De darkey stay, ho-ho!
I tink it must be Kingdom Coming
And de year ob Jubilo!
It would be that sort of year: year of Jubilo, year of overturn and disaster and ruin, year of infinite bloodshed and suffering, with the foundations of the great deep broken up; hard tramp of marching military feet, endless shuffle of splay-footed refugees running away from something they understood little better than they could understand what they were running toward; the significance of their march being that it led toward the unknown and that all America, like it or not, was going to follow.
2. Vote of Confidence
Beyond the war there would be peace. It was still a long way off, and a great many young men would have to die before it could become real, but Abraham Lincoln never took his eyes off it.

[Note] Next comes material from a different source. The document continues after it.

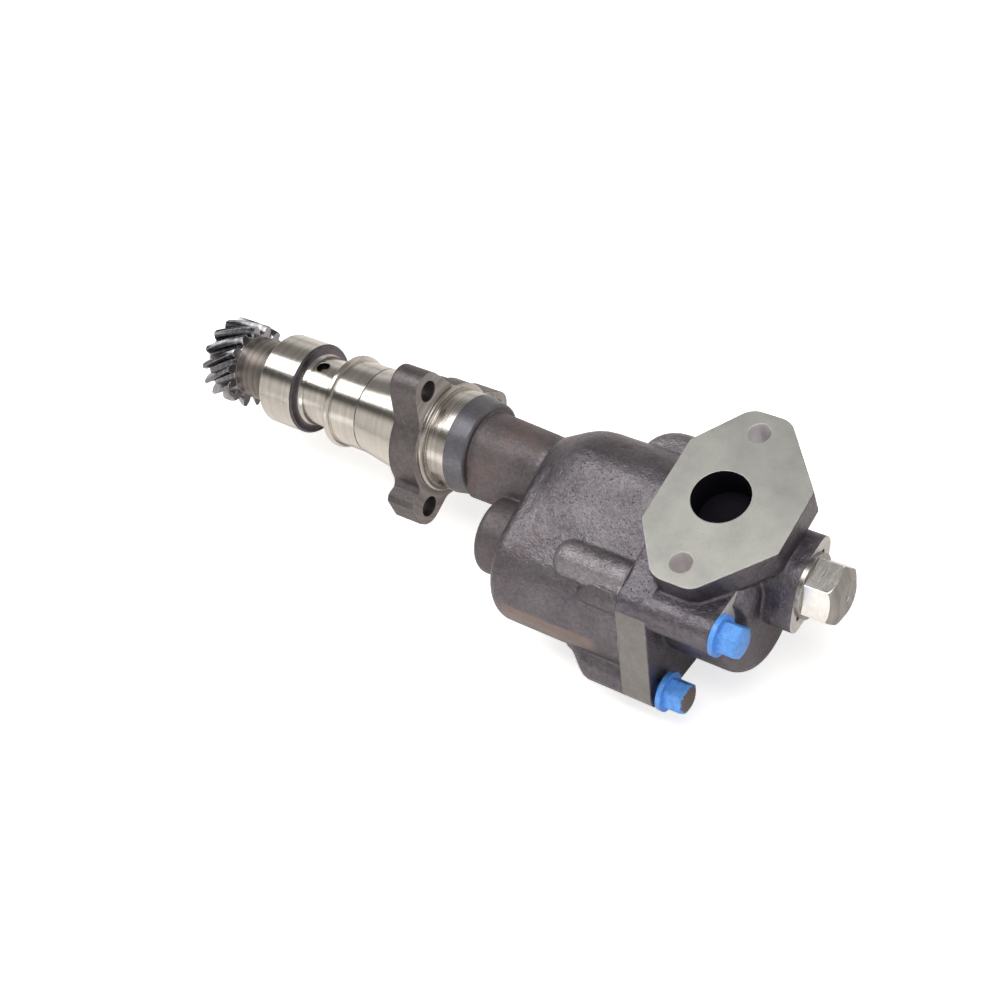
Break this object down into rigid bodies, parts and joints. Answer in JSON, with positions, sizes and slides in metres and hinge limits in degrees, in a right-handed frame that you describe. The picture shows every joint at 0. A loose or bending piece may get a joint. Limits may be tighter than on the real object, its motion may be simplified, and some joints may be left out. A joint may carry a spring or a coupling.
{
  "type": "engine oil pump",
  "caption": "Shaft-driven gear oil pump with turned journals, an eared mounting flange, a helical drive gear, a cast gear housing, a pickup flange and a relief valve.",
  "frame": {"origin": "on the drive shaft's axis, in the mounting flange's mating face, which faces -X", "axes": "+X along the drive shaft from the helical gear to the relief valve, +Z out of the pickup face"},
  "size_m": [0.4761, 0.1546, 0.1274],
  "materials": {
    "body_iron": "as cast, with turned bands",
    "cover_iron": "as cast, with milled faces",
    "gear_steel": "hardened and oiled",
    "ground_steel": "ground",
    "spring_steel": "oiled wire",
    "plated_steel": "bright zinc plate",
    "blue_bolt": "thread locking blue on steel",
    "bushing_bronze": "bored bronze"
  },
  "bodies": {
    "housing": {"pump_body": "body_iron", "pump_cover": "cover_iron", "front_bushing": "bushing_bronze", "rear_bushing": "bushing_bronze", "cover_bushing": "bushing_bronze", "idler_shaft": "ground_steel", "cover_bolts": "blue_bolt", "long_cover_bolt": "blue_bolt", "dowel_pins": "ground_steel", "relief_spring": "spring_steel", "relief_cap": "plated_steel", "relief_cap_washer": "plated_steel", "thrust_washer": "ground_steel"},
    "drive_line": {"drive_shaft": "ground_steel", "helical_drive_gear": "gear_steel", "drive_gear_key": "ground_steel", "drive_gear_washer": "plated_steel", "drive_gear_nut": "plated_steel", "pump_drive_gear": "gear_steel", "pump_gear_key": "ground_steel"},
    "idler": {"idler_gear": "gear_steel", "idler_bushing": "bushing_bronze"},
    "plunger": {"relief_plunger": "ground_steel"}
  },
  "joints": [
    {"name": "drive_spin", "type": "hinge", "parent": "housing", "child": "drive_line", "pos_m": [0, 0, 0], "axis": [1, 0, 0], "continuous": true},
    {"name": "idler_spin", "type": "hinge", "parent": "housing", "child": "idler", "pos_m": [0, -0.04299, -0.01693], "axis": [1, 0, 0], "continuous": true},
    {"name": "relief_slide", "type": "slide", "parent": "housing", "child": "plunger", "axis": [1, 0, 0], "range_m": [0, 0.007], "stiffness_N_per_m": 4000, "springref_m": -0.008, "deforming": ["relief_spring"]}
  ],
  "couplings": [
    {"joint": "idler_spin", "follows": "drive_spin", "ratio": -1}
  ]
}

For the peace would have to justify its cost, which was immense beyond calculation, and if the war was being fought to bring the Union together again, the Union would need to be rebuilt on something better than hatred and suspicion and a sullen longing for revenge. So in the beginning of 1864, Lincoln was reaching out to shape the peace that had not yet been won.

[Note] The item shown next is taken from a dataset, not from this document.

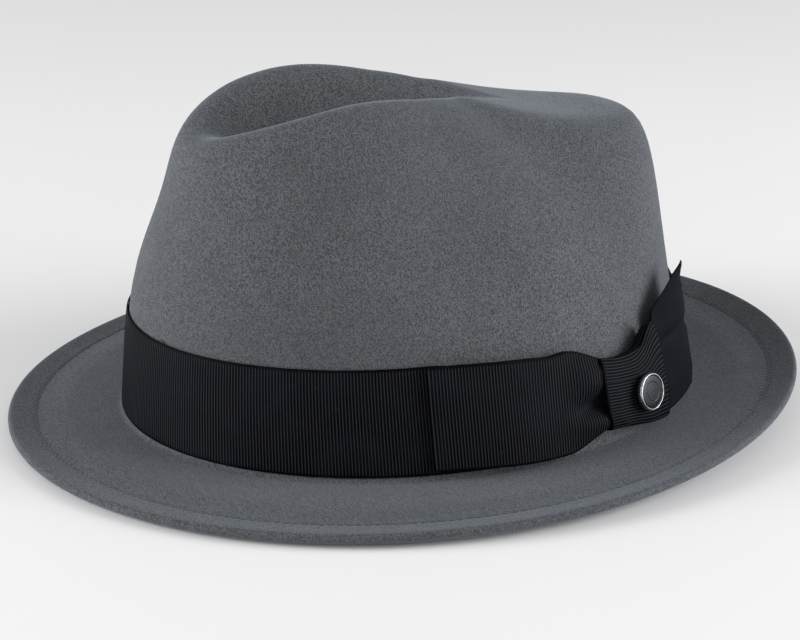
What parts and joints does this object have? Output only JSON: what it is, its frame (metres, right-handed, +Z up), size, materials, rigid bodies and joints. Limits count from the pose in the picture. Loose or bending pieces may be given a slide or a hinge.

In a moment of candor he once remarked that he could not claim to have controlled events but that events rather had controlled him. All in all, the events of war had not been kind to him. He had become the instrument through which more than he desired was being done. He wanted to restore something — the shape of a lost golden age, perhaps, which early America had thought that it possessed — and the past had gone beyond restoration. Among those who supported him (supported him reluctantly, and only because they could not help themselves) were men who wanted the very destruction and overturn which he himself most dreaded; hard men, made for hatred, to whom reconciliation was a paltry word and who would be happy to play the part of conquerors. As 1864 began, Lincoln was trying to lay his own hands on the peace before victory itself had been won.